Summary: One day, you'll be alone again.
Fandom: Stargate: Atlantis
Word Count: 679
Rating/Warnings: PG, so much sadface, second person narration
A/N: So here's what happened; I sat down at my computer to write something, maybe some House/Cuddy, for fluff_friday, something with cuddles and sprinkles and the sort of stuff we like over there.
That is not at all what happened. Not at ALL.
One day, you'll be alone again.
One day, you'll wake up, and he won't be there. The bed will still be too small, because it's not big enough even for you as it is, but it will somehow feel like there are a hundred miles of barren desert between you and the night stand.
You will lay in this very bed and look at the ceiling, but all you will be able to see is his crooked mouth, even when you close your eyes. In your head, he will always be the same age he is now, and he will always be smiling. Some days, you will hate him for that.
You will wait every single night for his body to press down on his side of the bed- it will always be his side of the bed- and even after a thousand days it will still surprise you when it doesn't. You will think about it in lieu of sleeping, tossing and turning on your side of the bed- always your side- pondering how he left you.

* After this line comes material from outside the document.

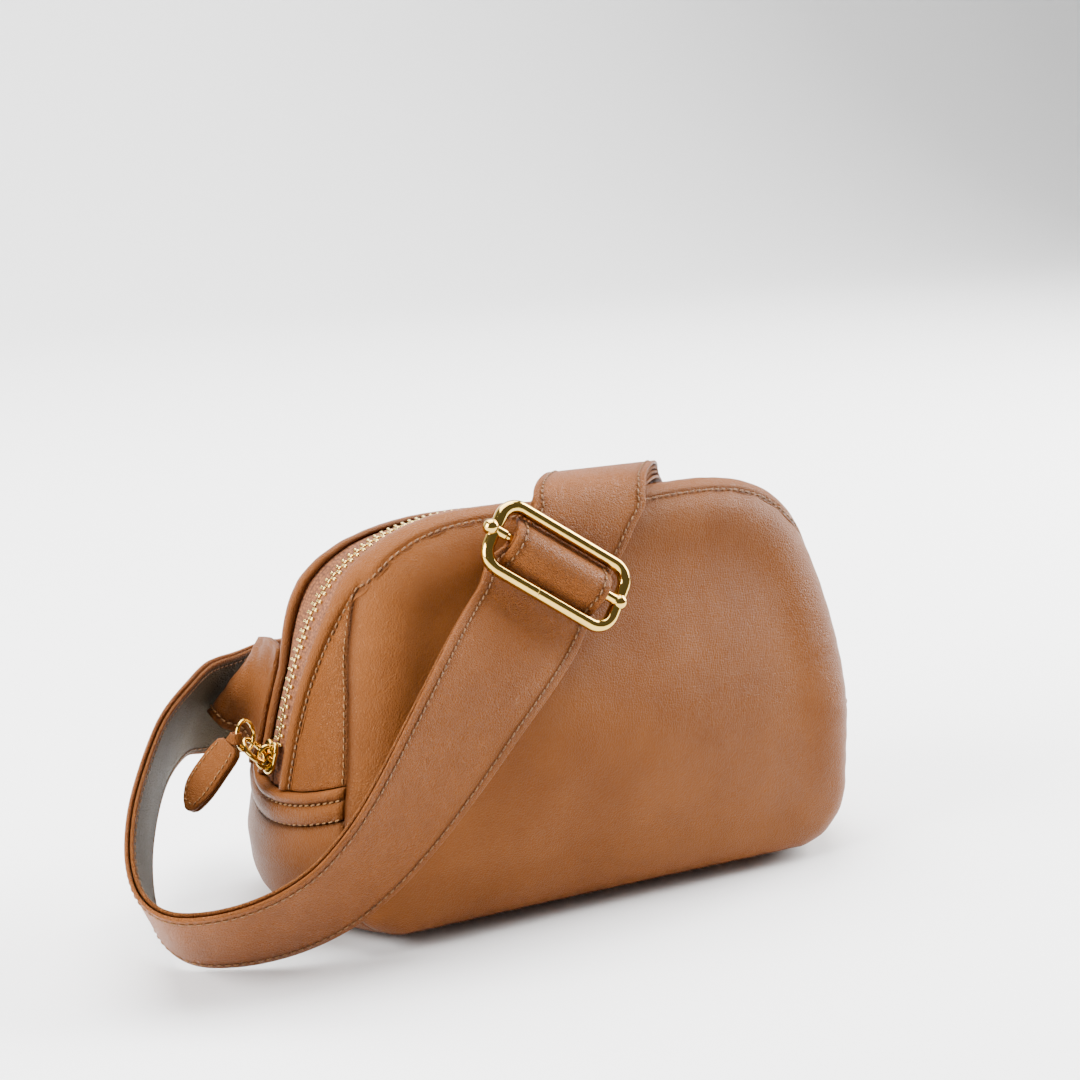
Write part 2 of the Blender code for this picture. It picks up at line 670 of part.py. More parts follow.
def wing_rows(side):
    """Middle surface of a wing: it leaves the rear seam, flares out low down and curls round behind."""
    rows = [
        ((-96.6, 36.4, 49.4), (-92.4, 26.6, 88.6)),
        ((-100.0, 39.4, 51.2), (-93.0, 32.0, 86.0)),
        ((-103.2, 43.0, 53.6), (-92.6, 37.6, 83.0)),
    ]
    if side < 0.0:
        rows += [
            ((-104.6, 47.4, 55.6), (-91.2, 43.0, 81.0)),
            ((-103.6, 52.4, 55.6), (-88.8, 48.0, 80.2)),
            ((-98.6, 56.8, 51.4), (-85.0, 52.6, 80.0)),
            ((-90.4, 59.0, 46.4), (-83.4, 56.6, 80.0)),
            ((-78.4, 59.4, 42.6), (-74.4, 58.2, 80.0)),
        ]
    else:
        rows += [
            ((-104.2, 47.4, 54.6), (-93.0, 43.0, 80.0)),
            ((-101.0, 52.4, 53.0), (-93.0, 48.0, 77.6)),
            ((-94.0, 56.2, 51.4), (-92.6, 52.6, 75.6)),
            ((-81.0, 58.2, 50.0), (-92.0, 56.6, 74.2)),
            ((-66.4, 58.2, 49.2), (-90.0, 58.2, 70.4)),
        ]
    line = spline([np.r_[low, high] for low, high in rows], 18)
    share = np.linspace(0.0, 1.0, 5)
    middle = line[:, None, :3] * (1.0 - share[None, :, None]) + line[:, None, 3:] * share[None, :, None]
    middle = middle * [-side, 1.0, 1.0]
    heights = np.linspace(51.0, 88.0, 5)
    lengths = np.array([length_at_height(h, side) for h in heights])
    for k, (v, mix) in enumerate(((0.93, 1.0), (1.04, 0.75), (1.12, 0.35))):
        follow = body_point(lengths, np.full(5, v), WING_THICK / 2.0 + 1.0)
        middle[k] = middle[k] * (1.0 - mix) + follow * mix
    return middle


def build_wings():
    half = WING_THICK / 2.0
    for word, side in (("left", -1.0), ("right", 1.0)):
        middle = wing_rows(side)
        normal = unit(np.cross(np.gradient(middle, axis=1), np.gradient(middle, axis=0)))
        sheet_solid("wing_" + word, middle + normal * half, middle - normal * half, LEATHER)


def strap_stations():
    """Centre line and width direction of the long strap, from the left wing to the buckle."""
    rows = [
        ((-80.0, 63.6, 54.4), (0.00, -0.05, 1.00)),
        ((-91.5, 63.0, 54.2), (0.03, -0.28, 0.95)),
        ((-104.4, 57.4, 55.6), (-0.02, -0.50, 0.85)),
        ((-116.4, 44.0, 56.0), (-0.14, -0.62, 0.77)),
        ((-128.5, 30.0, 52.5), (-0.21, -0.63, 0.75)),
        ((-141.0, 12.0, 43.3), (-0.28, -0.64, 0.71)),
        ((-149.5, -4.0, 34.5), (-0.35, -0.64, 0.68)),
        ((-153.3, -16.0, 26.3), (-0.40, -0.63, 0.67)),
        ((-153.2, -26.0, 20.0), (-0.42, -0.62, 0.67)),
        ((-148.5, -33.5, 16.4), (-0.41, -0.62, 0.67)),
        ((-138.5, -39.0, 15.8), (-0.38, -0.61, 0.70)),
        ((-123.0, -44.9, 18.8), (-0.34, -0.58, 0.74)),
        ((-108.7, -49.6, 25.6), (-0.38, -0.50, 0.78)),
        ((-96.2, -52.6, 36.0), (-0.47, -0.40, 0.79)),
        ((-83.4, -52.8, 49.0), (-0.58, -0.27, 0.77)),
        ((-68.9, -50.2, 64.6), (-0.66, -0.12, 0.74)),
        ((-53.8, -46.0, 80.3), (-0.71, 0.02, 0.69)),
    ]
    return [np.r_[centre, ruling] for centre, ruling in rows]


def buckle_axes():
    up = unit(np.array(BUCKLE_UP))
    long = np.array(BUCKLE_LONG) - up * np.dot(BUCKLE_LONG, up)
    long = unit(long)
    normal = unit(np.cross(long, up))
    if normal[1] > 0.0:
        normal = -normal
    return np.array(BUCKLE_CENTRE), long, up, normal


def over_the_top():
    """Centre line and width direction of the outer strap from the buckle over the bag to the rear ring."""
    centre, long, up, normal = buckle_axes()
    level = np.array([-1.0, 0.0, 0.0])
    rows = []
    for v, n, turn in ((-17.0, -5.3, 0.0), (-12.8, -5.2, 0.05), (-9.2, -6.3, 0.15), (-1.0, -7.1, 0.4),
                       (7.5, -6.6, 0.7), (12.4, -5.5, 0.9), (18.5, -4.9, 1.0)):
        rows.append(np.r_[centre + up * v + normal * n, -long * (1.0 - turn) + level * turn])
    rows += [
        np.r_[(-3.2, -22.2, 131.4), level],
        np.r_[(0.6, -18.8, 135.4), level],
        np.r_[(5.0, -13.2, 137.4), level],
        np.r_[(10.2, -6.0, 137.6), level],
        np.r_[(16.0, 2.2, 136.4), level],
        np.r_[(21.8, 10.6, 133.6), level],
        np.r_[(27.8, 19.2, 128.6), level],
        np.r_[(34.0, 28.0, 120.6), (-1.0, 0.0, -0.10)],
        np.r_[(40.6, 36.8, 110.4), (-0.96, 0.03, -0.28)],
        np.r_[(47.2, 45.4, 99.8), (-0.88, 0.04, -0.48)],
        np.r_[(53.6, 53.0, 89.6), (-0.79, 0.03, -0.61)],
        np.r_[(59.6, 58.4, 81.2), (-0.743, 0.0, -0.669)],
        np.r_[(65.0, 59.9, 75.0), (-0.743, 0.0, -0.669)],
    ]
    return rows


def strap_lines():
    rows = np.array(strap_stations() + over_the_top())
    line = spline(rows, 120)
    return line[:, :3], unit(line[:, 3:])


def build_strap():
    centres, rulings = strap_lines()
    half = STRAP_THICK / 2.0
    ribbon("strap_outer_ply", centres, rulings, STRAP_WIDTH, half - PLY, half, STRAP_LEATHER, columns=3)
    ribbon("strap_backing_ply", centres, rulings, STRAP_WIDTH, -half, -half + PLY, STRAP_BACK, columns=3)
    top = np.array(over_the_top())
    fine = spline(top, 56)
    begin = int(np.argmin(np.linalg.norm(fine[:, :3] - top[7, :3], axis=1))) + 1
    part = fine[begin:]
    tangent = unit(np.gradient(part[:, :3], axis=0))
    normal = unit(np.cross(tangent, part[:, 3:]))
    under = part[:, :3] - normal * (STRAP_THICK + 0.4)
    turned = part[:, 3:]
    ribbon("strap_return_outer_ply", under, turned, STRAP_WIDTH, -half, -half + PLY, STRAP_LEATHER, columns=3)
    ribbon("strap_return_backing_ply", under, turned, STRAP_WIDTH, half - PLY, half, STRAP_BACK, columns=3)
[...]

Maybe he will die. Maybe you'll see it happen, maybe you won't- but you probably will. It will probably be your fault; even if he goes back to Earth tomorrow, what happens to him will always be your responsibility.
Maybe he will have a good death; maybe he will save you as he does it, maybe save the whole world. Or maybe he'll just step the wrong way at the right time, off a ledge or into the path of a bullet. Maybe you'll get to tell him everything you always meant to, or maybe you won't even have the time to whisper don't go and goodbye.
Maybe you will have to watch him suffer, watch him waste away from some disease that probably won't even have a name yet; maybe he's already infected. Maybe he will breathe his last breath right here with you, decades from now, when you are both old and satisfied with yourselves; but even that will not make it any easier.
Or maybe he will just leave you, and you will only wish he was dead.
And then, one day, it won't bother you anymore. You will forget to flinch when someone mentions his name in passing. It won't tug at you every time you look at a whiteboard or step through the gate. You won't think about him every time a stranger looks at you with blue eyes. You will buy a dog and start putting lemon in your tea again; maybe you will even come to love someone else.
Eventually, the place where his heart, his being touched yours will harden, the surface even thicker than it was before. You will say that everything is fine, and you'll be smiling when you do it; but everyone who gets close enough will always be able to see where you used to fit together.
It will not be your only scar.
He stirs, warm and noisy and human beside you; your breath catches in your throat. He rolls over, giving you a sleepy smile that fades into a quizzical look at your expression. You pull him close to you, as close as you can and closer, wrapping yourself around him; you feel like if you don't ground yourself with him, one of you is just going to fall away.
You can't touch enough of him to content yourself; but then he puts his arms around you, stroking your back and placing dry, cautious kisses on your forehead. He doesn't expect you to talk about it- he never will. Even if he did, you will never be the kind of person who would be able to.
You hold on for as long as you can, your face pressed against his hair, breathing him in like you'll suffocate if you don't.
“It's okay, John,” he murmurs, and you can feel his lips moving against your skin. “I'm here.”
One day, you'll be alone again.
You sure as hell won't let it be today, though.